Dancing with my children is a delight I will never tire of.

I danced with my children before they could do anything more that eat, sleep and eliminate.  With each month they grew, the rhythm and movements took on more shared emotions.

We went from comforting motion that put them to sleep and soothed my frayed nerves, to dips and swings that brought forth joyous giggles and belly laughs.

Mostly we dance in the living room, but we have danced in super markets, elevators and down sidewalks.

My daughter and I danced to everything from Glenn Miller to the Footloose soundtrack. One that stands out for me is Johnny Nash’s classic I Can See Clearly Now.  We would twirl and jump around to that beat over and over again.  I still have smiling visions of her beboppin’ about the living room, wearing her pink dress with the puffy sleeves.

My son and I get funky with everything in our 78 single collection to the most recent Lady GaGa. Last night we were doing our version of some saucy dance to Bette Midler’s cover of Rosemary Clooney’s Mambo Italiano, complete with dip at the end.

I’ve held both of my kids tightly, crying while dancing to Nilsson’s Can’t Live Without You.

One funny thing about dancing with them – they’ve never been embarrassed by it. I may on occasion be the meanest mom in the world, but each have grabbed me and waltzed me down the grocery aisle on their own volition.

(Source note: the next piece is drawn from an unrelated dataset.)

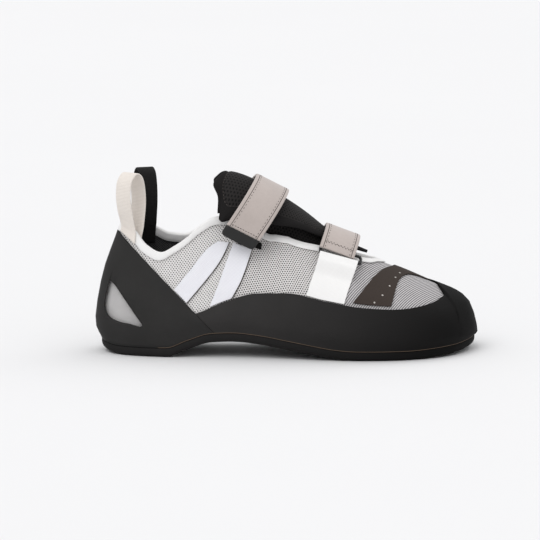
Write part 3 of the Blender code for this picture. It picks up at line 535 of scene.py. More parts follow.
@lru_cache(maxsize=None)
def ridge_offset(x):
    """How far the last's ridge lies to the medial side at a distance along it."""
    q = solve(lambda q: place_share(q, 1.0) * LAST_LENGTH - x, 0.0, STATIONS)
    return (last_point(q, 1.0)[1] + last_point(opposite(q), 1.0)[1]) / 2


def table_at(table, s):
    return through(np.array(table, float), s)


def line_frame(table, s):
    """Direction along a middle line in the upright plane, and the direction up from it."""
    ahead, behind = table_at(table, min(s + 0.05, len(table) - 1)), table_at(table, max(s - 0.05, 0))
    along = np.array((ahead[0] - behind[0], 0.0, ahead[1] - behind[1]))
    along /= np.linalg.norm(along)
    return along, np.array((along[2], 0.0, -along[0]))


def tongue_point(s, across, depth):
    """Point of the tongue: s along TONGUE_LINE, across -1 to 1, depth 0 on top and 1 underneath."""
    x, z, half, drop, wall = table_at(TONGUE_LINE, s)
    last = len(TONGUE_LINE) - 1
    near_rear = min(1.0, max(0.0, 1 - (last - s) / TONGUE_REAR_REACH))
    shift = (curve(TONGUE_REAR, abs(across)) - TONGUE_LINE[-1][0]) * near_rear**2
    _, up = line_frame(TONGUE_LINE, s)
    bend = math.radians(62)
    y = half * math.sin(bend * across) / math.sin(bend)
    fall = drop * (1 - math.cos(bend * across)) / (1 - math.cos(bend))
    edge = 1 - 0.55 * abs(across) ** 4
    top = np.array((drawn_x(x + shift), y + ridge_offset(round(x, 3)), z)) - up * fall
    tilt = math.atan2(drop * 1.6 * abs(across), half) * (1 if across > 0 else -1)
    inward_way = -up * math.cos(tilt) - np.array((0, math.sin(tilt), 0))
    return top + inward_way * wall * edge * depth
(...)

Even when I not allowed to kiss my 8 year old in public anymore, I can count on him to accompany me in an impromptu, made up disco dance in the store.  The boy has rhythm for sure.

My daughter and I have a mending relationship right now, so I was caught off guard and thrilled when she pulled me into a dance in the aisle of Trader Joe’s one visit. My heart beats a little faster even now with the joy that she remembers.

Dancing with my children means love to me.  Its a shared and cherished experience that touches the deepest part of my heart even when we are just being plain silly.

So be kind and don’t think me crazy when I am out and begin to hum along with the satellite music, doing a little jig with a distant smile on my face.  I’m just dancing with my children.